What is being asked.
Return the lines exactly as they stand, from the first of the material through the line containing "globe bulb, in".

Data lines.
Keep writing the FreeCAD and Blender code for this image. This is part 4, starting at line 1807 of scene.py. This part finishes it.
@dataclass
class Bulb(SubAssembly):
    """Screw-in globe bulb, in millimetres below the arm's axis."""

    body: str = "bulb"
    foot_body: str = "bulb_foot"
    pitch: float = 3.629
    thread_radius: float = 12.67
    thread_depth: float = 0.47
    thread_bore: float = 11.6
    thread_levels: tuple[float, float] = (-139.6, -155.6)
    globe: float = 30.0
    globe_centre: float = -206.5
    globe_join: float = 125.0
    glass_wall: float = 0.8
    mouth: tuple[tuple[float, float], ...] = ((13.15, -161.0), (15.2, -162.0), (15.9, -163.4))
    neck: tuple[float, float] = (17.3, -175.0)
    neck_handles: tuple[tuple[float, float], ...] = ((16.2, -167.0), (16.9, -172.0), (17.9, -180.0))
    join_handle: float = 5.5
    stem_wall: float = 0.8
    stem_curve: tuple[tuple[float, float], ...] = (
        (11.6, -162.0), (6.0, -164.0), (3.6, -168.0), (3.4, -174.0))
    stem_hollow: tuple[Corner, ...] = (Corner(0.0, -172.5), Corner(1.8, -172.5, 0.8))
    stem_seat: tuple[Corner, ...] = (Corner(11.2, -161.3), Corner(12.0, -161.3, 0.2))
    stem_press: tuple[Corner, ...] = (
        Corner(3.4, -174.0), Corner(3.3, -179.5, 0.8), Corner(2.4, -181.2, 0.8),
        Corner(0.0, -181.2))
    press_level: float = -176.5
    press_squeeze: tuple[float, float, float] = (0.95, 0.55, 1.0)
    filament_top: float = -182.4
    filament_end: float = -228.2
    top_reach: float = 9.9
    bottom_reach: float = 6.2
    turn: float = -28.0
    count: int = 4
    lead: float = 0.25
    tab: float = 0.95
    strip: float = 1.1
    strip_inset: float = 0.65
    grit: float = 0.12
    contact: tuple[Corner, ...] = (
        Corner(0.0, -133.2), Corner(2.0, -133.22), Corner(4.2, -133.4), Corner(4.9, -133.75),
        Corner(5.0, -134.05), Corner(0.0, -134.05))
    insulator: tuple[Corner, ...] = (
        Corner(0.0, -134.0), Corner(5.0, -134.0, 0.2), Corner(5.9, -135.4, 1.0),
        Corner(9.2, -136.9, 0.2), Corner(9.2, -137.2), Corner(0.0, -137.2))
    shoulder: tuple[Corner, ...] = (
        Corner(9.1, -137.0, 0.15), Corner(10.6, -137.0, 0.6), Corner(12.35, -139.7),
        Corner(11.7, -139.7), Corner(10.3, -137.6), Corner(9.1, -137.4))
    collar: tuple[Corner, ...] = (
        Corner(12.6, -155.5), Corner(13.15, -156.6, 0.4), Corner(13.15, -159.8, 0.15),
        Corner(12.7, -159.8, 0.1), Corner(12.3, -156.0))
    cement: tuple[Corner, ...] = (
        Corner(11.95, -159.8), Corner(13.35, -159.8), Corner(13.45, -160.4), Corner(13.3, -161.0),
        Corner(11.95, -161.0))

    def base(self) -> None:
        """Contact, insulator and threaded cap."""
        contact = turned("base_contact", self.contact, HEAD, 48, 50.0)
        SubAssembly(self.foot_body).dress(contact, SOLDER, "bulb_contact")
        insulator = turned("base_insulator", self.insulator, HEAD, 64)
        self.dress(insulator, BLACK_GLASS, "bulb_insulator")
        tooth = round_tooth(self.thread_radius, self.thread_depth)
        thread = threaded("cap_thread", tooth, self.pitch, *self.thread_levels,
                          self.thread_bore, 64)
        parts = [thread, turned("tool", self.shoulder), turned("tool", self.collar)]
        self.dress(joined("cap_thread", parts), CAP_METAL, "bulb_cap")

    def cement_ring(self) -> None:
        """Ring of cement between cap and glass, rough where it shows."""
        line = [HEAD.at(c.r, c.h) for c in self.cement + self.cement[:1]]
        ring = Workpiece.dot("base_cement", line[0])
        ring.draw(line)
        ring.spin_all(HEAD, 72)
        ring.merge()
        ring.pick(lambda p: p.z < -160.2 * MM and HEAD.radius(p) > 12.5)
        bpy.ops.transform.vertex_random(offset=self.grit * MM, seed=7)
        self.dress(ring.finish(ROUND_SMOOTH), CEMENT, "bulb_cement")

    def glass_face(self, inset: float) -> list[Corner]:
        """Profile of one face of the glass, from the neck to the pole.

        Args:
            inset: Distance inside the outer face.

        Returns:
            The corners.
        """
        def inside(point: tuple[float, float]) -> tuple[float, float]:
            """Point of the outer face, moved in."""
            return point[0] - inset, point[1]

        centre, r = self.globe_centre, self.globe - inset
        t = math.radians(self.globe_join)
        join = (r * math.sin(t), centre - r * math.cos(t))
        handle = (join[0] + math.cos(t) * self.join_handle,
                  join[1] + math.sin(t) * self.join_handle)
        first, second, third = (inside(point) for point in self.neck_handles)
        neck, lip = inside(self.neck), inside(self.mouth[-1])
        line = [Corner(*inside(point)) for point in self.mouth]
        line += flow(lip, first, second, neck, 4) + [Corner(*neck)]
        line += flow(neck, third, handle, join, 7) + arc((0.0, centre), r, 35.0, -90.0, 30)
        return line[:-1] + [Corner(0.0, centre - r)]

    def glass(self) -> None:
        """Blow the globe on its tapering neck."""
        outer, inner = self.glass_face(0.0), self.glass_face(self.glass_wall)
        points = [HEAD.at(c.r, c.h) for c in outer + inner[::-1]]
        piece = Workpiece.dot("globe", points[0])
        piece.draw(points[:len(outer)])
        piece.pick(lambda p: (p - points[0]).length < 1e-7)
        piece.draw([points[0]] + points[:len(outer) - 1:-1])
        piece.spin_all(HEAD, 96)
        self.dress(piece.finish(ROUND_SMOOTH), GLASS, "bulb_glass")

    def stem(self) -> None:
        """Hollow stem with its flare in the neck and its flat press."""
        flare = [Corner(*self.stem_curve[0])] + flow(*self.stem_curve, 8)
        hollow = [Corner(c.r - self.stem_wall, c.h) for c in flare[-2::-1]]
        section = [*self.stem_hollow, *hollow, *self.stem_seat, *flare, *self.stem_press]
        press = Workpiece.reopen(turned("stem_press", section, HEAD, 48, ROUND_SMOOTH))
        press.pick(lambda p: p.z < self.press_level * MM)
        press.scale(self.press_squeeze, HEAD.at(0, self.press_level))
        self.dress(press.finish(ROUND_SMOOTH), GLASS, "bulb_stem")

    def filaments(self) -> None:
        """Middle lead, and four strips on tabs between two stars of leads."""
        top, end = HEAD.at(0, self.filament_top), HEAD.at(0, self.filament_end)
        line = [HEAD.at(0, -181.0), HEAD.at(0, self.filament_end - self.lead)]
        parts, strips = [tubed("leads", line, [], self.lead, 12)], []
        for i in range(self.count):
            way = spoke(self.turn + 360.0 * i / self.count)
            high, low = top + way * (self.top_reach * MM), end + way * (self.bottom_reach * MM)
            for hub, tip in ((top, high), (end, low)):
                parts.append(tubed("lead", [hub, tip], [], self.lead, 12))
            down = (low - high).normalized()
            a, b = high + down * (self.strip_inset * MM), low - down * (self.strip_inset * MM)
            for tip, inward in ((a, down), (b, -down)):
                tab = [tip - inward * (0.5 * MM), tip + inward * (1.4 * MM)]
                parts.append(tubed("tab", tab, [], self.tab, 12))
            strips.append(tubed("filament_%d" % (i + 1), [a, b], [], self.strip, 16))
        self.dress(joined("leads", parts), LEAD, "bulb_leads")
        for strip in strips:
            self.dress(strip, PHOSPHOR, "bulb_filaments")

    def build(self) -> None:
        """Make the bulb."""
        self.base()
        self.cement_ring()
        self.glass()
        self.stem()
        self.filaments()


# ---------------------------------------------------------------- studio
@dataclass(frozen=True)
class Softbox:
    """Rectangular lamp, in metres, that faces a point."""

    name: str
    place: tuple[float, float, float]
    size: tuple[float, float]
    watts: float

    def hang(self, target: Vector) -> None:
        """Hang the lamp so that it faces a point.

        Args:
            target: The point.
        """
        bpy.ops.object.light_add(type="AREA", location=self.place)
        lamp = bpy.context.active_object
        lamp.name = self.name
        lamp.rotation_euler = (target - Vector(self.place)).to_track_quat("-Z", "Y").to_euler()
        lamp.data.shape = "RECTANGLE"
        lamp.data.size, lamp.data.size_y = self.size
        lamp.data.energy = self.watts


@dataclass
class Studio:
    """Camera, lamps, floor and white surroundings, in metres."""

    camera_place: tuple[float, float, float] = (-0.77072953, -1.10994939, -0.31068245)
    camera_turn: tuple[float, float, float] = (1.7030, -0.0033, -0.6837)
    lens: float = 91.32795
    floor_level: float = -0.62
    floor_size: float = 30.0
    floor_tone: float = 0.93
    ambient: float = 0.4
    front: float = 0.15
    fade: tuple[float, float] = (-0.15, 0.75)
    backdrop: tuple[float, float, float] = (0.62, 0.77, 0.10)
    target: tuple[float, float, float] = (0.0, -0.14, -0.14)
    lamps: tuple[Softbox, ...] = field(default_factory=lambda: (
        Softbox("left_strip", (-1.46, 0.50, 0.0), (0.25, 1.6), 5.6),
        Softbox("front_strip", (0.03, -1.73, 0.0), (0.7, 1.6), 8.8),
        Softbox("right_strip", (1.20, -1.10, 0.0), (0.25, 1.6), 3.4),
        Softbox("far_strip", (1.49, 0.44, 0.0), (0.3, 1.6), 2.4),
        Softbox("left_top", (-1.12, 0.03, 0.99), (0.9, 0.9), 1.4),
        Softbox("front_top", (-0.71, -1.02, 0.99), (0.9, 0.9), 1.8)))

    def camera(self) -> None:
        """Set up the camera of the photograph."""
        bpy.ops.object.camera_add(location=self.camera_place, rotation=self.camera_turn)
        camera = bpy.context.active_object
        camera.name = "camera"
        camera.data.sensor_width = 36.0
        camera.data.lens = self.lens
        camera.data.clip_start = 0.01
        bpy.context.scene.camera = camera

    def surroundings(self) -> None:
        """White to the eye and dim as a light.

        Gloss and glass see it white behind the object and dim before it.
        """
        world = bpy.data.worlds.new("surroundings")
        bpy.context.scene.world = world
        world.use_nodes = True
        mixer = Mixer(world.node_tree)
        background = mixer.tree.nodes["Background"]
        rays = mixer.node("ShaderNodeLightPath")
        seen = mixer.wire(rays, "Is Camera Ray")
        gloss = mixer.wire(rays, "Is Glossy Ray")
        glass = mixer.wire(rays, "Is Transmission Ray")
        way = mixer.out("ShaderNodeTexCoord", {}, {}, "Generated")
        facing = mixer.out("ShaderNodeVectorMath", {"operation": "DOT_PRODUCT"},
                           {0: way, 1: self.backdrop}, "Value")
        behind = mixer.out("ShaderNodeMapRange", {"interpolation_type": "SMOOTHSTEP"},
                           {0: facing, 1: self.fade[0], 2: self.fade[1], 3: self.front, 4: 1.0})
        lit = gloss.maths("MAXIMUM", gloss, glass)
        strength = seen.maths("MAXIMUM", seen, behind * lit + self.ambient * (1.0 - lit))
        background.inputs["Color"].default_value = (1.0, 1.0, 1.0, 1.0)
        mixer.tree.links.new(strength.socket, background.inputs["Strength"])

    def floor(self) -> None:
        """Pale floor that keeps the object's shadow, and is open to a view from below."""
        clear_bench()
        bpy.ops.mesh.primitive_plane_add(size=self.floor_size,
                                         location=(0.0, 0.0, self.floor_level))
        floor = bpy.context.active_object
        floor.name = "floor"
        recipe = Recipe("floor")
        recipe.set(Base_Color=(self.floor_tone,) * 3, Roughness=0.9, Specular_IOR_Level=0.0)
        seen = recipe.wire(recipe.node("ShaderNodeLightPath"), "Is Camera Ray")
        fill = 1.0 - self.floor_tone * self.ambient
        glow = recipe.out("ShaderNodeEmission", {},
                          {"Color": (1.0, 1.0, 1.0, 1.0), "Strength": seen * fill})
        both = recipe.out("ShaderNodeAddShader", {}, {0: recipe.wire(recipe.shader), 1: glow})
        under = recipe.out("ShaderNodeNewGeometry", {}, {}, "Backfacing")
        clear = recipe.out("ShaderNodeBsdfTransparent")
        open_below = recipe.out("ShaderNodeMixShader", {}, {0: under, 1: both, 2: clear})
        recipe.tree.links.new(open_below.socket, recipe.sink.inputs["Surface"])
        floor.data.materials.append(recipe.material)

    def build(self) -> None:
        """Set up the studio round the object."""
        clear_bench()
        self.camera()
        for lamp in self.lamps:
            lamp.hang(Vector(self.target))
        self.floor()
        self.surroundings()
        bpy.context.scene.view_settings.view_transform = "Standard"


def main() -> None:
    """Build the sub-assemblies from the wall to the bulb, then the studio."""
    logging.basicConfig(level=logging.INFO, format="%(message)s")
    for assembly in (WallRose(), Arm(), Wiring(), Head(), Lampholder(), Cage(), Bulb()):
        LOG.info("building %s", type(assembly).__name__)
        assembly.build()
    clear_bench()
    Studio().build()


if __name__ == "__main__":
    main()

Response to the task.
Keep writing the FreeCAD and Blender code for this image. This is part 4, starting at line 1807 of scene.py. This part finishes it.
@dataclass
class Bulb(SubAssembly):
    """Screw-in globe bulb, in millimetres below the arm's axis."""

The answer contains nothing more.